## Provided data

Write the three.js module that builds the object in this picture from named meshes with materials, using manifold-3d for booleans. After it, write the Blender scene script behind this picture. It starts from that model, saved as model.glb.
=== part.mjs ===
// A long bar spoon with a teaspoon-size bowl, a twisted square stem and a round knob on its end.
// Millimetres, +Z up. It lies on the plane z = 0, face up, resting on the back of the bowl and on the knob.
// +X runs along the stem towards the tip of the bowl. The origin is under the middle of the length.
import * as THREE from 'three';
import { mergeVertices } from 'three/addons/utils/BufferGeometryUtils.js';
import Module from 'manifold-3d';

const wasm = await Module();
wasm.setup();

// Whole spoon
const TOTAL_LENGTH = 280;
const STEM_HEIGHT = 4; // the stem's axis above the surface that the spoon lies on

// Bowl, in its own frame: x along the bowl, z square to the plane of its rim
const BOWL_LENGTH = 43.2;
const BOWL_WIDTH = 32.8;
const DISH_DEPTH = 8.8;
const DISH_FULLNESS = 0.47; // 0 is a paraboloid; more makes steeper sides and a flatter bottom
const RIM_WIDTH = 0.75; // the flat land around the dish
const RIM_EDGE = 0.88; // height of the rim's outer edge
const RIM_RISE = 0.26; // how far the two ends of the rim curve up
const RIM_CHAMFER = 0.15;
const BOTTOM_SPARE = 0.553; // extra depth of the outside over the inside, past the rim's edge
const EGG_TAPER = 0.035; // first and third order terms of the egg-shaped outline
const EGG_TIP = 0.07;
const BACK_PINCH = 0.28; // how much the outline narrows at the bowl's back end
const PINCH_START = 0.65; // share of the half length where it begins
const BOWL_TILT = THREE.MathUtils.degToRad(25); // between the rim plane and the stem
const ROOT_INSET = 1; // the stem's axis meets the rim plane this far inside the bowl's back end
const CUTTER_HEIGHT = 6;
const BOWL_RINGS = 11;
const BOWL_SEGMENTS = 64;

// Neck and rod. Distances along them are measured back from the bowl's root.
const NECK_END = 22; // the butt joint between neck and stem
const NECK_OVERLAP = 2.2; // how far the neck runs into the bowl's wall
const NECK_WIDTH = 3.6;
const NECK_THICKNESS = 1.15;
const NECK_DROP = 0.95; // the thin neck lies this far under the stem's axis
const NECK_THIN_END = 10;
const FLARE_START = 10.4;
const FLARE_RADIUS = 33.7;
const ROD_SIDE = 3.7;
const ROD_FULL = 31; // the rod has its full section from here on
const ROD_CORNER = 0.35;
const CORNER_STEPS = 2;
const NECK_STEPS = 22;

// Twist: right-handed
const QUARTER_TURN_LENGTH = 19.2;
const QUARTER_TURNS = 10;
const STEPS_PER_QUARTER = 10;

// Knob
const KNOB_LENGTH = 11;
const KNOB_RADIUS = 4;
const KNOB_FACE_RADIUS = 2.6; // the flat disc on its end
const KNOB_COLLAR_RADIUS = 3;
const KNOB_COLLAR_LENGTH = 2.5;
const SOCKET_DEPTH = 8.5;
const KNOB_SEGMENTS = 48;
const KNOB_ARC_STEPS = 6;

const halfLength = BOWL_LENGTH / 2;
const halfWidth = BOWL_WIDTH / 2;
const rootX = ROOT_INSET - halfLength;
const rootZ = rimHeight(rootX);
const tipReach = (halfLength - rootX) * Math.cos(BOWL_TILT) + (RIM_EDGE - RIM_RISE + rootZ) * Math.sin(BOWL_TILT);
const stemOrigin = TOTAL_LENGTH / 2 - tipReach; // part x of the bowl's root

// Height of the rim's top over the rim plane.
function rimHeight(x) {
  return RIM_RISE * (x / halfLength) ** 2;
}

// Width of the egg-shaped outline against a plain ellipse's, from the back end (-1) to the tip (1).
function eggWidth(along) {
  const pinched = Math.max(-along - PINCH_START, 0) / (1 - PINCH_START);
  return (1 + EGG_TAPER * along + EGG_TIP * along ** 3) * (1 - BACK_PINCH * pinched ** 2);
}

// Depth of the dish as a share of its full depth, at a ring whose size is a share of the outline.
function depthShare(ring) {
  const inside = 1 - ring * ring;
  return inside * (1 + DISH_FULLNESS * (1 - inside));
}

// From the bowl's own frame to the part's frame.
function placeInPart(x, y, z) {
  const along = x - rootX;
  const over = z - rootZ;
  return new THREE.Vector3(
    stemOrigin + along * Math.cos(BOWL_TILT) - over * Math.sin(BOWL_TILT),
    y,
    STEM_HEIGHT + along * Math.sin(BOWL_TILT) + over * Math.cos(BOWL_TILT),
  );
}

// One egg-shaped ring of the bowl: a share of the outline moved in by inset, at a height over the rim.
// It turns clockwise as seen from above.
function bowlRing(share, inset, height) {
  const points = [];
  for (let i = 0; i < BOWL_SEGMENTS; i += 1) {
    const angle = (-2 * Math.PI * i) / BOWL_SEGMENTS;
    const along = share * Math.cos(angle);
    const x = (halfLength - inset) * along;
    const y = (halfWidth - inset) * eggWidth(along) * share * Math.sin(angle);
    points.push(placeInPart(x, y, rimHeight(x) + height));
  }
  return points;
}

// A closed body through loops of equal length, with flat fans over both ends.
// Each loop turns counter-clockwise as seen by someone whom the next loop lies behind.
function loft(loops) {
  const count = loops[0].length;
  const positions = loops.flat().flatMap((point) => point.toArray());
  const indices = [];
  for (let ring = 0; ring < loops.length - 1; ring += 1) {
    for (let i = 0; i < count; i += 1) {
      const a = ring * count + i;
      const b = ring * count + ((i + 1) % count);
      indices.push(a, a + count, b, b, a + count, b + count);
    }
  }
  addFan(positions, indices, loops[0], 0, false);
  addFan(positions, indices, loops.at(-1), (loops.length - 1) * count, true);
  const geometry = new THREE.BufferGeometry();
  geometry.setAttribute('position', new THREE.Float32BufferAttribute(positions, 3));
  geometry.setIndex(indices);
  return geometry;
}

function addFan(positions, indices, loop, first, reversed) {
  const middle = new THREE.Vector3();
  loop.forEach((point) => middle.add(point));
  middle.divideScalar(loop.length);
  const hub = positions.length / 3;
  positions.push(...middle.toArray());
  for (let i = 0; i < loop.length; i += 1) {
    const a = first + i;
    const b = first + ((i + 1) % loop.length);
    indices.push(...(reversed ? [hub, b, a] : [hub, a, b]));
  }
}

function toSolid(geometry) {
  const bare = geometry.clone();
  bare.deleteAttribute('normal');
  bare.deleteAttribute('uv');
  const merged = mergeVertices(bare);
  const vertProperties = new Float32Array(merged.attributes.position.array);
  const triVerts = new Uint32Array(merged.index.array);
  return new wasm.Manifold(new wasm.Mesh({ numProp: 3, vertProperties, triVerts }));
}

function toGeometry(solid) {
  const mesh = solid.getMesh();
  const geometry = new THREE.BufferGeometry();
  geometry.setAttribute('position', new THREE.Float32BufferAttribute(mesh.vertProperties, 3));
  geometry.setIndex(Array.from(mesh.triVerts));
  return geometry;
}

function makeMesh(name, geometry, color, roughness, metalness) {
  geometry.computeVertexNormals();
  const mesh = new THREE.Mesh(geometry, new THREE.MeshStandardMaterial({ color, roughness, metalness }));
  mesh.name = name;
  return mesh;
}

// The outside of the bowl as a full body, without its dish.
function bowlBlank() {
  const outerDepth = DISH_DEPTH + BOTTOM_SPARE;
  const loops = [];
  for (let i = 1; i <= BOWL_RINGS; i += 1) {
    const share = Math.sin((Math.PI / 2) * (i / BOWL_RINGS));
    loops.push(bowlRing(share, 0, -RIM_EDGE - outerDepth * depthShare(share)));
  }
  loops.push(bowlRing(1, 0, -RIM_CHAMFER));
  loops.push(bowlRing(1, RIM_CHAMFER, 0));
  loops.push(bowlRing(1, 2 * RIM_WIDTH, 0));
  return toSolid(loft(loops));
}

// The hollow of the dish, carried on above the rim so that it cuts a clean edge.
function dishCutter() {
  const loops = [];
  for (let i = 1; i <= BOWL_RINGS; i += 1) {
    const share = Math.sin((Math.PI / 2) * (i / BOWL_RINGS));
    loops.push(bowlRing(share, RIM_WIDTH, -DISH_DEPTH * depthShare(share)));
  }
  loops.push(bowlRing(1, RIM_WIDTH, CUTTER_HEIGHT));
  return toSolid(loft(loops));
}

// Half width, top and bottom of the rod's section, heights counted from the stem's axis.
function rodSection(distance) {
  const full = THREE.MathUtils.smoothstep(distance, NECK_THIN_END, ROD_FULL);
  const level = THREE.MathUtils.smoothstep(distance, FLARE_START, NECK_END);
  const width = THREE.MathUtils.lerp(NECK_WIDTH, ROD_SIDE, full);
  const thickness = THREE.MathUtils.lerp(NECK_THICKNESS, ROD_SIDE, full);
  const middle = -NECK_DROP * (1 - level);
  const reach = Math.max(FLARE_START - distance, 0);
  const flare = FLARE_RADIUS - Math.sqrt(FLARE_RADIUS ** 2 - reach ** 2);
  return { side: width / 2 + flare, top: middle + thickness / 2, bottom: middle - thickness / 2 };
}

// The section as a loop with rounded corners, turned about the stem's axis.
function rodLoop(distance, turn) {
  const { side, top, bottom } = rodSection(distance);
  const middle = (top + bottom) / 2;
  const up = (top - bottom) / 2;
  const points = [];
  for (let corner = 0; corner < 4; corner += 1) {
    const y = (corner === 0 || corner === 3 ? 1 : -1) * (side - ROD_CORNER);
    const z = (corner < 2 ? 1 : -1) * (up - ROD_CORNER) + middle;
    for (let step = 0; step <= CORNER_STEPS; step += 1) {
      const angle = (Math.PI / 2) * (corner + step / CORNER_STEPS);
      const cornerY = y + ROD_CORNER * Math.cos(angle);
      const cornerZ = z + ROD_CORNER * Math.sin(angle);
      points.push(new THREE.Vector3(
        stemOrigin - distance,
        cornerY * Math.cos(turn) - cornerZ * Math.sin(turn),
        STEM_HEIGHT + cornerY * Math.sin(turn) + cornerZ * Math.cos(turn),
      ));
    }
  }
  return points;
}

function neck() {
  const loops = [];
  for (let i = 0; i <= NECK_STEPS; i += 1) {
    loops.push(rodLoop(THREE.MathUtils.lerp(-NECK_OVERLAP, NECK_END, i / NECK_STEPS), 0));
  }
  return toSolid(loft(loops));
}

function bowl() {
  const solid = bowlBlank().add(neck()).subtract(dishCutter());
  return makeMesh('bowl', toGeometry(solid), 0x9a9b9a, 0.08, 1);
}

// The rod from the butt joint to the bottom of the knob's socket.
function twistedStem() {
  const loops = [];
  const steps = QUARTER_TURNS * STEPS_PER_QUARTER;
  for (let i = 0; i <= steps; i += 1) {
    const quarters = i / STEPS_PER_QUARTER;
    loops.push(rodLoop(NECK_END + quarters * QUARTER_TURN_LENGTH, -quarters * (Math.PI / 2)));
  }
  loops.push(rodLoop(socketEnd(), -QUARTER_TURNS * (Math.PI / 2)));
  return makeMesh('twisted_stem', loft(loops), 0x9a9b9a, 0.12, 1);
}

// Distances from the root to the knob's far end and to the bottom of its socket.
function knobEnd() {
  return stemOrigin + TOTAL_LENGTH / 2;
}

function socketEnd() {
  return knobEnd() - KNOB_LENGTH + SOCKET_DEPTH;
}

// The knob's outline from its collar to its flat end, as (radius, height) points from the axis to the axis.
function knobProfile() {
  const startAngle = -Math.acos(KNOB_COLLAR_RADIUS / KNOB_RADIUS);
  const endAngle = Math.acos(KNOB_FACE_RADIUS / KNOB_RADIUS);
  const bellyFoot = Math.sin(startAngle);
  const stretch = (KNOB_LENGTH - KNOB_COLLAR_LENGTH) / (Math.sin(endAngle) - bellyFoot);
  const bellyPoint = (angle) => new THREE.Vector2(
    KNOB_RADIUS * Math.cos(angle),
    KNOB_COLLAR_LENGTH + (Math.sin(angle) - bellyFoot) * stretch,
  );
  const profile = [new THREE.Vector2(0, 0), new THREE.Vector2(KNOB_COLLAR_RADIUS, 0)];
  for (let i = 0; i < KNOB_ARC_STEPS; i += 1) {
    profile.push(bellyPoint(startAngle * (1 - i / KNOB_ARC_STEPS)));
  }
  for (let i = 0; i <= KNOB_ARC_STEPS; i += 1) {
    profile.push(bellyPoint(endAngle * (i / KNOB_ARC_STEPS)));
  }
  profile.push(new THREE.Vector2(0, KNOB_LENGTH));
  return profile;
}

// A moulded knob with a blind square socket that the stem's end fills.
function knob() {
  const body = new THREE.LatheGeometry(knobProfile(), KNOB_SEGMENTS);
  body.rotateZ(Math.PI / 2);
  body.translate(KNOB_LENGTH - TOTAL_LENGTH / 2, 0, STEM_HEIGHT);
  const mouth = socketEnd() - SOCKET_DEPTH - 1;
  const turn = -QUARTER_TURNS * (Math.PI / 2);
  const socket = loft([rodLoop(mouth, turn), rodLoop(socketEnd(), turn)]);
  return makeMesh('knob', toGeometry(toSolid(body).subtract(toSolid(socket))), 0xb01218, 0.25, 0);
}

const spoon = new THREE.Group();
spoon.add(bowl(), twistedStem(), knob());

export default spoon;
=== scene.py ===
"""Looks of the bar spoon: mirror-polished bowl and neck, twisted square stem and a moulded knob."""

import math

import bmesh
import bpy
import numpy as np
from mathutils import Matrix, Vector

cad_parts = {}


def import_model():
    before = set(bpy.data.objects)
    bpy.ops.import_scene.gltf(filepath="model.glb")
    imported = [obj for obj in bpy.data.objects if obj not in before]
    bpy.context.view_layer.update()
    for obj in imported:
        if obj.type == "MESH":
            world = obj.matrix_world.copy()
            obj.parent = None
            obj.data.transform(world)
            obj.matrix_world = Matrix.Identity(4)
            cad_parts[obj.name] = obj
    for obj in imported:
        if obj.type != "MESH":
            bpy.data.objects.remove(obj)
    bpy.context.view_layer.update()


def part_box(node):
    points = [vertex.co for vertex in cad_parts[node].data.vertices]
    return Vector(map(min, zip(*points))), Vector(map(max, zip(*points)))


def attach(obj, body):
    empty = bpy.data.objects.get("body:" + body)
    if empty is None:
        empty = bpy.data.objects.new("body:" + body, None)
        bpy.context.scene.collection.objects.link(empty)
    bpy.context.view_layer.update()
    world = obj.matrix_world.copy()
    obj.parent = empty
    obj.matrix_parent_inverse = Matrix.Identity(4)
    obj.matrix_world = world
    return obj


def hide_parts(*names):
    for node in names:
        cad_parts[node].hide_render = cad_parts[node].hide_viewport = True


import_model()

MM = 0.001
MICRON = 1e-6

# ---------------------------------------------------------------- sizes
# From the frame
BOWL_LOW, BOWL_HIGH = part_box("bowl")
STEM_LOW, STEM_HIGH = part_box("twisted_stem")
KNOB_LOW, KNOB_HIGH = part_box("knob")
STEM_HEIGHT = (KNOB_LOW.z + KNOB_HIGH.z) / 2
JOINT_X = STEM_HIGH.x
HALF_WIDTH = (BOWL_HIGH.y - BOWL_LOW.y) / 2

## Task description
Everything from the line containing "stem's end fills." down to the line containing "for node in" should be retyped exactly, both lines included, and nothing more.

## Answer to the task
// A moulded knob with a blind square socket that the stem's end fills.
function knob() {
  const body = new THREE.LatheGeometry(knobProfile(), KNOB_SEGMENTS);
  body.rotateZ(Math.PI / 2);
  body.translate(KNOB_LENGTH - TOTAL_LENGTH / 2, 0, STEM_HEIGHT);
  const mouth = socketEnd() - SOCKET_DEPTH - 1;
  const turn = -QUARTER_TURNS * (Math.PI / 2);
  const socket = loft([rodLoop(mouth, turn), rodLoop(socketEnd(), turn)]);
  return makeMesh('knob', toGeometry(toSolid(body).subtract(toSolid(socket))), 0xb01218, 0.25, 0);
}

const spoon = new THREE.Group();
spoon.add(bowl(), twistedStem(), knob());

export default spoon;
=== scene.py ===
"""Looks of the bar spoon: mirror-polished bowl and neck, twisted square stem and a moulded knob."""

import math

import bmesh
import bpy
import numpy as np
from mathutils import Matrix, Vector

cad_parts = {}


def import_model():
    before = set(bpy.data.objects)
    bpy.ops.import_scene.gltf(filepath="model.glb")
    imported = [obj for obj in bpy.data.objects if obj not in before]
    bpy.context.view_layer.update()
    for obj in imported:
        if obj.type == "MESH":
            world = obj.matrix_world.copy()
            obj.parent = None
            obj.data.transform(world)
            obj.matrix_world = Matrix.Identity(4)
            cad_parts[obj.name] = obj
    for obj in imported:
        if obj.type != "MESH":
            bpy.data.objects.remove(obj)
    bpy.context.view_layer.update()


def part_box(node):
    points = [vertex.co for vertex in cad_parts[node].data.vertices]
    return Vector(map(min, zip(*points))), Vector(map(max, zip(*points)))


def attach(obj, body):
    empty = bpy.data.objects.get("body:" + body)
    if empty is None:
        empty = bpy.data.objects.new("body:" + body, None)
        bpy.context.scene.collection.objects.link(empty)
    bpy.context.view_layer.update()
    world = obj.matrix_world.copy()
    obj.parent = empty
    obj.matrix_parent_inverse = Matrix.Identity(4)
    obj.matrix_world = world
    return obj


def hide_parts(*names):
    for node in names:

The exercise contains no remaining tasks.